E como o consumidor pode se defender? Com informação, antes de tudo, e usando seu poder de denúncia. O Idec recomenda que se observe rótulos e selos com atenção e, diante de irregularidade, denuncie no SAC da empresa, no Procon ou no Conar. Outro canal é o portal consumidor.gov.br, um serviço público e gratuito que permite a interlocução entre consumidores e empresas.

No agro o greenwashing também preocupa. Já houve, inclusive, decisão judicial contra a chamada ‘triangulação de gado’. É quando os animais de uma área sob embargo judicial são levados para outra ‘ficha-limpa’, sem passivo ambiental e, de lá, são entregues para o abate no frigorífico. Na Justiça, todos os envolvidos respondem pela fraude.

Uma ferramenta para monitorar as cadeias produtivas é a rastreabilidade. Para saber, por exemplo, se a cadeia de suprimento de um produto está livre de desmatamento ilegal é preciso ter informações confiáveis desde a origem, do trajeto percorrido e do destino final. Tudo auditável e certificado com independência.

Uma experiência que já conseguiu fechar este ciclo é da Associação Brasileira dos Produtores de Algodão (Abrapa). Segundo a entidade, 84% da produção da pluma nacional são certificados e rastreáveis. Cada fardo leva uma etiqueta com detalhes da produção e a tecnologia garante, no final da linha, que o consumidor veja no celular, por meio de um QR Code na peça de roupa, toda a cadeia de responsabilidade, da lavoura à beneficiadora, fiação, tecelagem, confecção até o varejo.

O setor da carne bovina atua, desde 2009, segundo o que tem sido definido em Termos de Ajustamento de Conduta (TACs) firmados entre o Ministério Público Federal (MPF) e os principais frigoríficos com objetivo de conter o avanço do desmatamento na Amazônia.

As indústrias signatárias não compram bovinos de fazendas que desrespeitam as normas ambientais, fundiárias e sociais, o que inclui também fornecedores diretos e indiretos. E auditorias independentes verificam o cumprimento desses pactos.

No segmento de grãos, desde 2008, está em vigor a Moratória da Soja, uma iniciativa que assegura que o grão produzido na Amazônia esteja livre de desmatamentos ilegais. Fazem parte do pacto indústrias de óleo, exportadoras de soja, ONGs e governo federal.

E mais um segmento do agro, o de Frutas, Legumes e Verduras (FLV), deve se adequar à Instrução Normativa 2/2018 da Anvisa e Ministério da Agricultura, que prevê a rastreabilidade destes produtos frescos destinados à alimentação humana. A finalidade é o monitoramento e controle de resíduos agrotóxicos, tendo também os supermercados como parte.

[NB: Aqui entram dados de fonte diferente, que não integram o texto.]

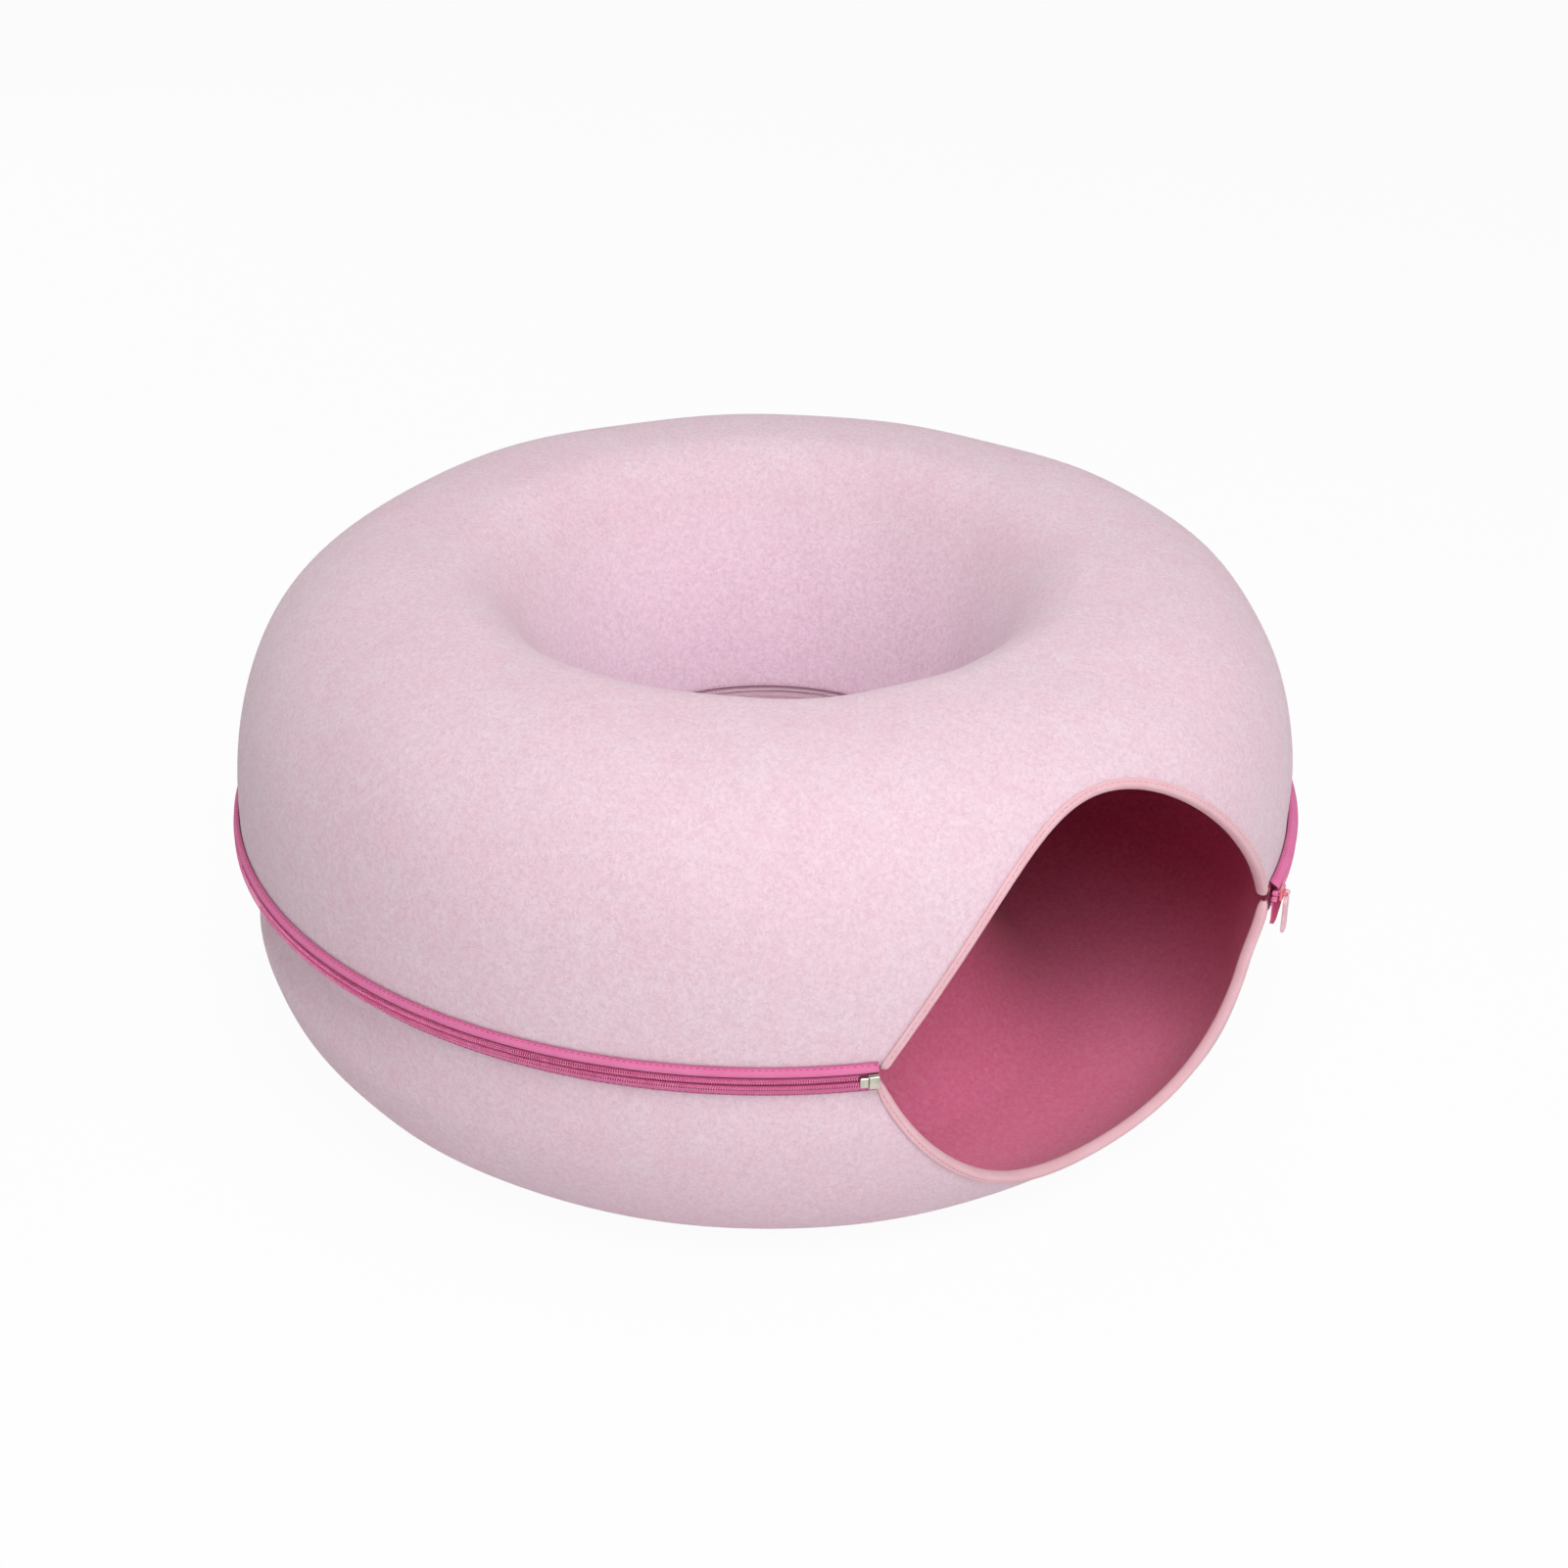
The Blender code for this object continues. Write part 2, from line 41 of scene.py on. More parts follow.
# the ring that every piece follows, in metres, as the CAD has it
ring = {
    "rimRadius": 0.2935, "crestRadius": 0.177, "wellRadius": 0.107,
    "halfHeight": 0.140, "seamHeight": 0.1385,
    "rimFullness": 2.56, "wellFullness": 1.92,
    "feltWall": 0.004,
    "feltEdge": 0.0055,     # felt stops this far from the seam
}
entranceDegrees = -45.0
entrance = {
    "azimuth": math.radians(entranceDegrees),
    "halfWidth": 0.1315,
    "rise": {1: 0.1105, -1: 0.1035},        # upper half, lower half
    "fullness": {1: 1.04, -1: 1.38},
    "sliderGap": 0.0042,    # from the entrance to the zip's two ends
    "boxGap": 0.0003,
}


# meshes from arrays

noFans = np.zeros((0, 4), int)


def newObject(name, data):
    thing = bpy.data.objects.new(name, data)
    bpy.context.scene.collection.objects.link(thing)
    return thing


def signedVolume(points, quads):
    # a sixth of the sum of a . (b x c) over both triangles of each quad
    a, b, c, d = (points[quads[:, k]] for k in range(4))
    return (a * (np.cross(b, c) + np.cross(c, d))).sum() / 6.0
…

O mais recente desafio da agroindústria exportadora brasileira é a Lei  Antidesmatamento da União Europeia que terá aplicação efetiva a partir de dezembro de 2024. Para entrar no mercado europeu, soja, carne bovina, couro, cacau, madeira, café, borracha e óleo de palma brasileiros não poderão ter ligação com áreas de desmatamento. Esta medida tem gerado forte reação por aqui, principalmente dos produtores que alegam que o desmate ilegal e o autorizado por lei são tratados da mesma forma.

A produção à luz dos princípios ESG é um imperativo, seja pela urgência climática ou para alinhamento com os humores de mercados. Há acordos nascidos da autorregulação de alguns setores; e outros, por força da lei. Isso não faz tanta diferença porque o que importa é a transparência nas entregas, sem camadas de maquiagem que melhoram a aparência do que não é tão bonito, nem tão verde.